Rio Tinto Ltd has paid a $100,000 fine to the Australian Securities and Investment Commission after it alleged the major had failed to adhere to disclosure provisions in its $US38.1 billion acquisition of Alcan Inc.

 

A copy of the ASIC statement is pasted below:

Rio Tinto Limited (Rio Tinto) has today paid a $100,000 penalty after ASIC served an infringement notice alleging the company had failed to comply with the continuous disclosure provisions of the Corporations Act 2001 (the Act) and relevant provisions of the ASX Listing Rules in relation to its US$38.1 billion acquisition of Alcan Inc (Alcan) in 2007.

Rio Tinto agreed to pay the fine following the issue of an infringement notice by ASIC on 10 April 2008. This notice alleges that the company failed to comply with the continuous disclosure provisions by not immediately notifying the Australian Securities Exchange (ASX) of certain information about the acquisition.

ASIC believes that by 2.30pm (AEST) on 12 July 2007, Rio Tinto was aware of the following information:

Rio Tinto had made an offer to acquire all of Alcan's outstanding common shares for US$101 per common share that valued Alcan common shares at US$38.1 billion; and
the Alcan Board had agreed to unanimously recommend acceptance of Rio Tinto's offer to Alcan shareholders, subject to the finalisation of a number of legal issues (the Information).

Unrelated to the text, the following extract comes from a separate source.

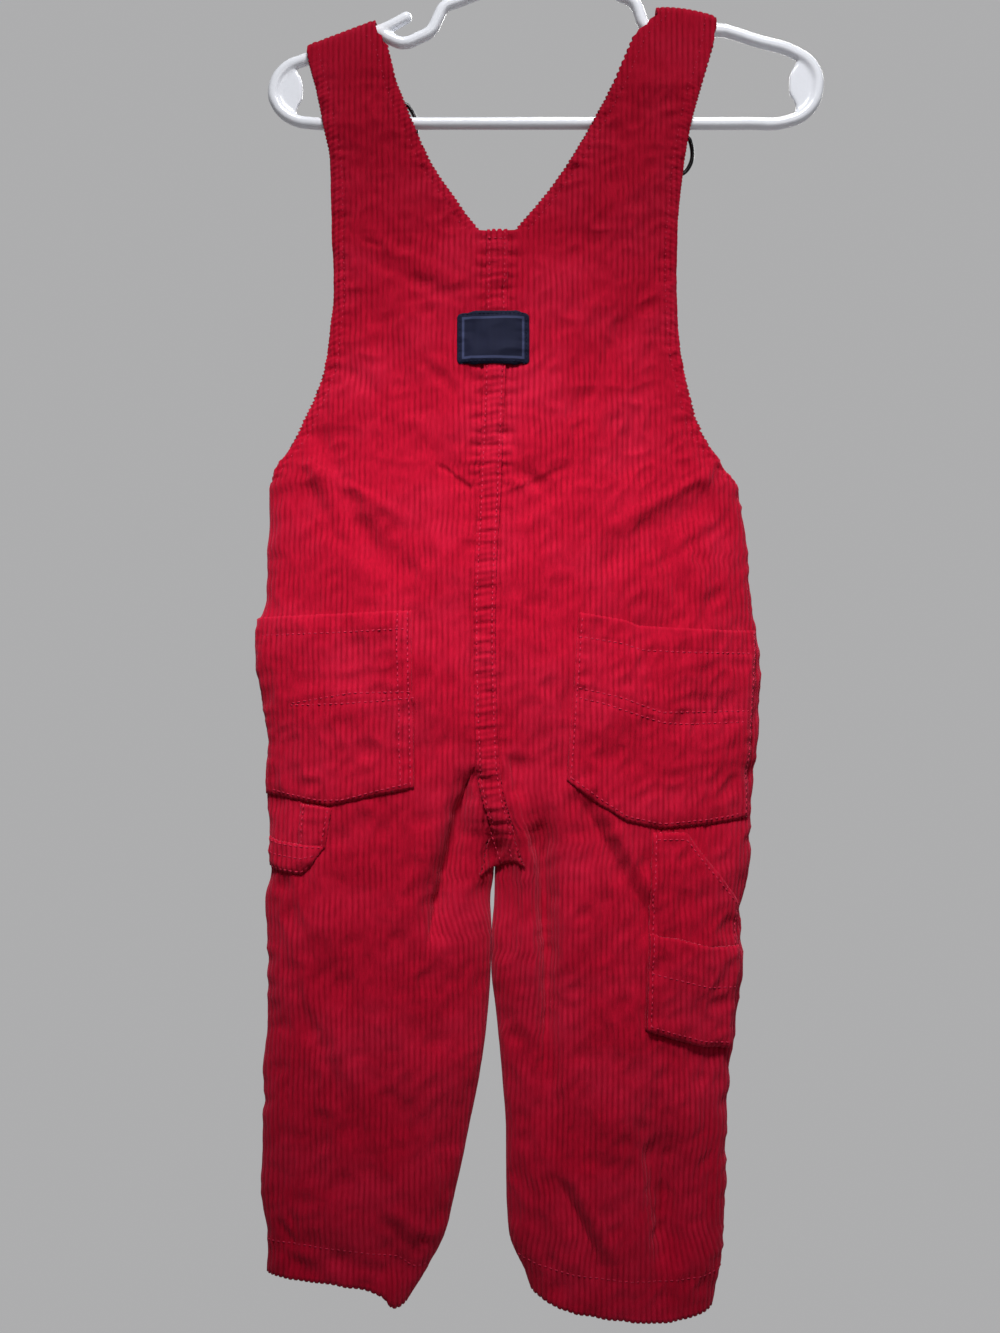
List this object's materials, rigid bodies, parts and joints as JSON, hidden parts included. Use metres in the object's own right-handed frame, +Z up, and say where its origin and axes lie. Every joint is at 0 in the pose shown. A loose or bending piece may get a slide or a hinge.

ASIC believes that from 2.30pm, the Information ceased to be confidential upon the publication of an article by Dow Jones Newswires which reported as follows:

'Rio Tinto was last night in the closing stages of a deal to purchase Canadian aluminium giant Alcan Inc. to help the Canadian aluminium giant stave off a hostile bid from Alcoa Inc., according to people familiar with the transaction.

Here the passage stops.